Another question also remains. How did this regime take and hold power for so long in Cambodia? Clearly, they terrified the people into submission. If you did not submit, you were shot; it was as simple as that. However, there were underlying factors, which caused many of the people to support the Khmer Rouge, and the deep divide between rich and poor was one of those factors. Another way they controlled the people was by literally controlling their thinking. They would not allow the children to be educated, and they eradicated anyone who might be smart enough to lead a rebellion against them. Thus, they used ignorance as a tool. They were smart enough to recognize that education might encourage questions - questions they were not prepared to answer with anything other than violence, and so they forbid the educating of young, inquisitive minds. The most evil regimes tend to be the most constrictive and restrictive of their people, because they realize their control only hangs on by a thread. The Khmer Rouge certainly recognized how vulnerable they were to intellectual thought, which would immediately see through their control and violence, and so they simply removed the problem by forbidding education and intellectual thought.
Only the most uneducated peasants would truly believe in the propaganda the Angkar (government) continually feeds the people, such as: "The Angkar says our new society will produce many thousand kilograms of a rice surplus within two years. Then we'll eat as much rice as we want. And we sill be self-reliant. Only by becoming self-reliant will the country be master of its own fate" (Ung 65).

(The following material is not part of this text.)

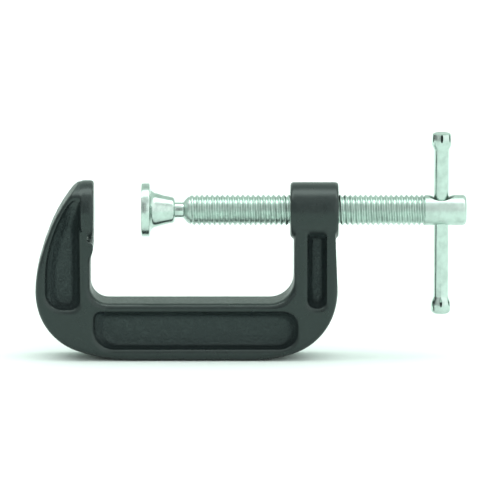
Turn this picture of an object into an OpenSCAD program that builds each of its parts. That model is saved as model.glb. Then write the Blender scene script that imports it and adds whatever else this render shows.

Before the regime, Cambodia was reasonably technologically advanced, and relied on a wide variety of trade and business options. The Khmer Rouge seemed to want to take the country backward into the dark ages, reliant on no outside corrupting "Western" influences, but also unable to compete in the modern, mechanized world. A country cannot survive when it is held back from advancing along with the rest of the world, and becoming "self-reliant" based totally on rice is not only ridiculous, it is short-sighted. As the author notes, "Though the Angkar says we are all equal in Democratic Kampuchea, we are not. We live and are treated like slaves. In our garden, the Angkar provides us with seeds and we may plant anything we choose, but everything we grow belongs not to us but to the community" (Ung 66). This shortsightedness will be the regime's downfall, as it has with any cruel and violent regime throughout history. You cannot treat people so cruelly without them rising up in revolt, no matter how much you try to control them. The killing and the viciousness turned the author into someone who truly hated Pol Pot and his regime, and it did the same to thousands of others. "His government has created a vengeful, bloodthirsty people. Pol Pot has turned me into someone who wants to kill" (Ung 205). Eventually, the cruel victor will become the vanquished, and the entire cycle will begin again.